William’s Kentucky WEG individual silver and team gold medallist Cool Mountain was naturally his first choice for London 2012, but he broke some unfortunate news to us regarding the gelding during the interview.  “It’s sad that Cool Mountain is off this year as he’s done incredibly well and he was my banker, the horse I thought I would be riding, so I am very lucky to have the other three.  The horse injured a tendon in Luhmulen 3* at the end of last season; it’s not very serious but we’re going to give him a whole year off to give him the best chance of recovery for the future.  It’s hard not to change your mind but that’s the decision we made and we’re sticking with it.  By 2013 he will have had 18 months off and it’s not worth risking the rest of his career.”

Contrary to other riders up for team selection, William hasn’t yet decided if he will run any of his campaigned mounts at a Spring 4* before the final Olympic selection date.

“Historically the horses that have done well at the Olympics haven’t done a big spring three day event; that is a generalisation, but the best British horses in Athens and Hong Kong [Beijing 2008 Olympics] didn’t do Badminton Horse Trials.  I’ve yet to make a decision as to whether I do any three day events with them.  All three are entered for Badminton but I don’t think I will run them there.  I will most likely do Neuf Des Coeurs and Seacookie,” said William.

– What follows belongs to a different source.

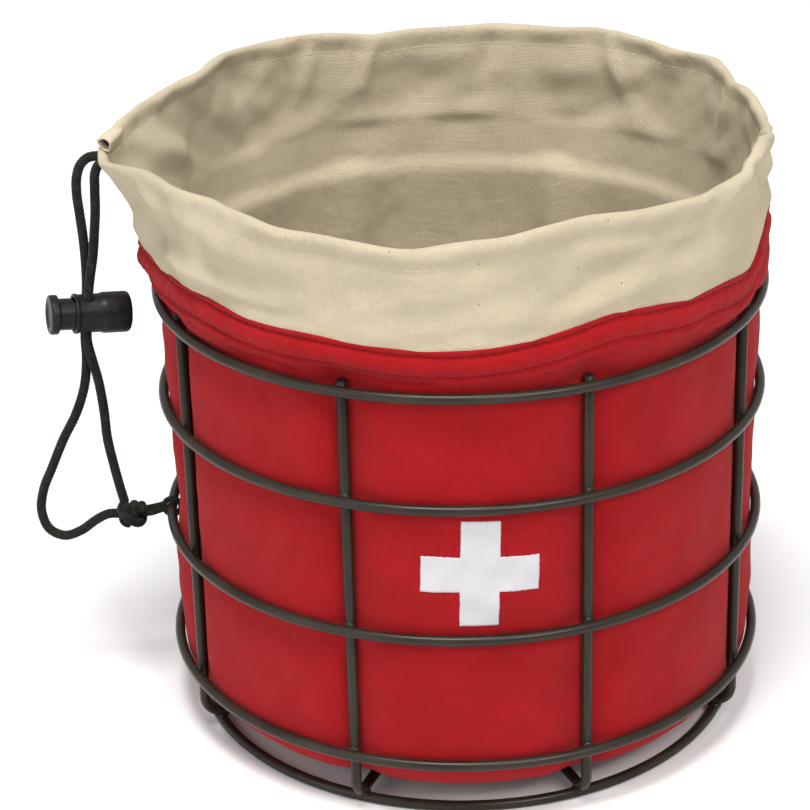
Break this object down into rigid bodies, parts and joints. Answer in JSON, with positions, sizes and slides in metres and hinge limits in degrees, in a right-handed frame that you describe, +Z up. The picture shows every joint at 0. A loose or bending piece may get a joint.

This just goes to prove the depth of William’s horsepower at the moment.  There are very few riders that can boast five fit and running competition horses at 4* level, let alone with some in reserve and a number of novices and young horses coming up the ranks.

Olympic Team and competition rules are slighly different to World or European competition format, where there is the usual team of four.  An Olympic Eventing Team consists of five members with thethree best scores counting towards the final result.  There are also two final show jumping phases; the first determines the team results then the second decides the individual medals with roughly the top 20 combinations going forward to show jump again.  There is much debate as to whether this gives selectors an easier or harder choice and whether having the fifth member actually affects their overall selection of team members.  “There is a different dynamic in an Olympic team, I think” said William.  “When you have only four members you want to have one that is your banker, not your gold medal individual, but your rock.  But when you have five then you lose that and selectors can go for five combinations that on the day could win individual gold.”

With regards to threats and competition however, William is of the opinion it won’t be a hack in the park for Team GB whoever is selected.  “The Germans are the biggest threat without a doubt, but you don’t know, New Zealand is coming back to the mark and the French re-appeared last year who have been off the cards for a long time.  It’s certainly going to be a scrap for the medals.”

There has been much debate as to what type of horse will most suit the twisting course and undulating terrain of Greenwich Park, so much so the mythical perfect creature has now been dubbed “The Greenwich Horse”.  So what type of horse does William think is needed?  “A bombproof gymkhana pony I think!  The venue is certainly unique; it is a different competition to [last year's] Europeans and a different sport almost.  You need five horses that can do really well and are Greenwich-friendly, which isn’t easy.  One of the downsides of the venue is that it is going to be specific; some horses will cope fantastically well and some just won’t.”

So according to William, the Greenwich Horse needs “Stamina, athleticism, obedience, concentrations and confidence…  It was very claustrophobic at the test event and it felt pretty packed.  You need a horse that is looking for the next fence and a concentrated one that doesn’t mind coming down tunnels of people.”

William is famously nicknamed Mr Cool for his level headedness and he is determined to remain that way in the lead up to Greenwich.  “I’ve got to treat it the same as any other year really; it’s important for me to remember that I’ve ridden in three Olympic Games and this is just another one.  Saying that, it is quite hard for me to keep that in perspective as this is something that has really focused the mind for a long time and been a target.  Suddenly you find yourself in 2012 and the challenge is to try to be as normal as possible.”

That may seem like a small ask but let’s make no mistake, the challenge that lies ahead of William is massive.  To make sure his mount is as fit and as ready as can be on a specific date without mishap or injury and is working to the best of his ability, ensuring  both horse and rider are at peak physical and mental condition, whilst prior to this puttig in championship performances worthy of Team GB selection, is only scratching the surface of what lies ahead of him and Team Fox-Pitt on the road to Greenwich.

Some may think lucky William for having three opportunities to get it right with his fabulous horses; others might see it as three times the amount of work and effort to put in to guarantee selection and a medal.  But all William can say is “the aim is simply to get selected, get to the Olympics and be in one piece at that time, beyond that I’m very fortunate to have some superb horses to ride that I know can do well if they get there.”  All I can say is…  just like that William!